The current proposal does not guarantee that more persons will access tertiary education, and more specifically, university education. Merely trying to shift the burden from the Government to the individual student does not contribute to enhancing the education product in order for it to better suit our developmental needs.

What model is needed?

I have not done much work on the type of model most suitable for our environment. However, from my own knowledge of international development, what is clear is that whatever model is arrived at, it cannot be motivated solely by the need to solve our fiscal burden. The model must be designed to enhance the value of university education to deal with the developmental problems in society.

It, therefore, means that research from universities, which is a public good, will have to be funded by the State. The teaching aspect of a university which has some private and also public benefits (universities also train teachers who teach in high schools, basic schools, etc.) needs to be calibrated well. If you put the total burden for the full cost of education on, say, a teacher, will the Government now be in a position to pay that teacher enough to stay in the classroom at the early-childhood level? Considerations such as these will have to be taken into account before we talk about a coupon system.

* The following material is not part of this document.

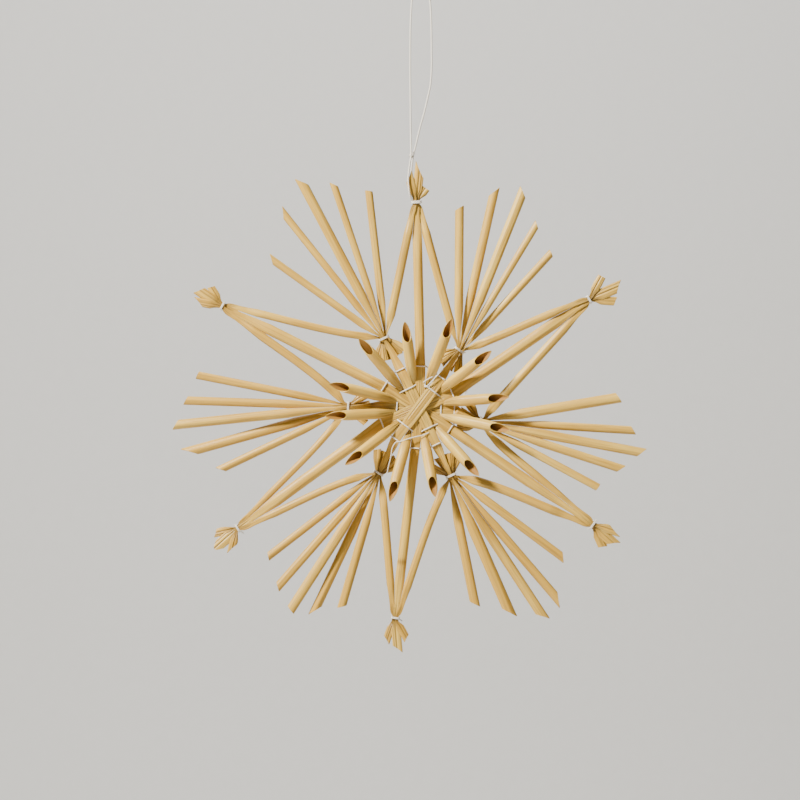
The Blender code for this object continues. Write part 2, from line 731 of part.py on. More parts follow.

The model needed at our stage of development must be motivated by the skill sets that will take us to the highest stage of national economic development, the innovation stage. Having identified these skills, we should then allow universities to design programmes that will deliver on them. These critical developmental programmes should be fully funded by state. Universities should be able to offer non-core programmes, but the full weight of the market should dictate the pricing of these offerings. Clearly, when we reach a higher stage of national economic development, priorities will change, and so do funding requirements. However, I do not think that at this factor/efficiency-driven stage of development, we should borrow slavishly the funding models that North America and Europe are espousing as the model for funding university education in Jamaica.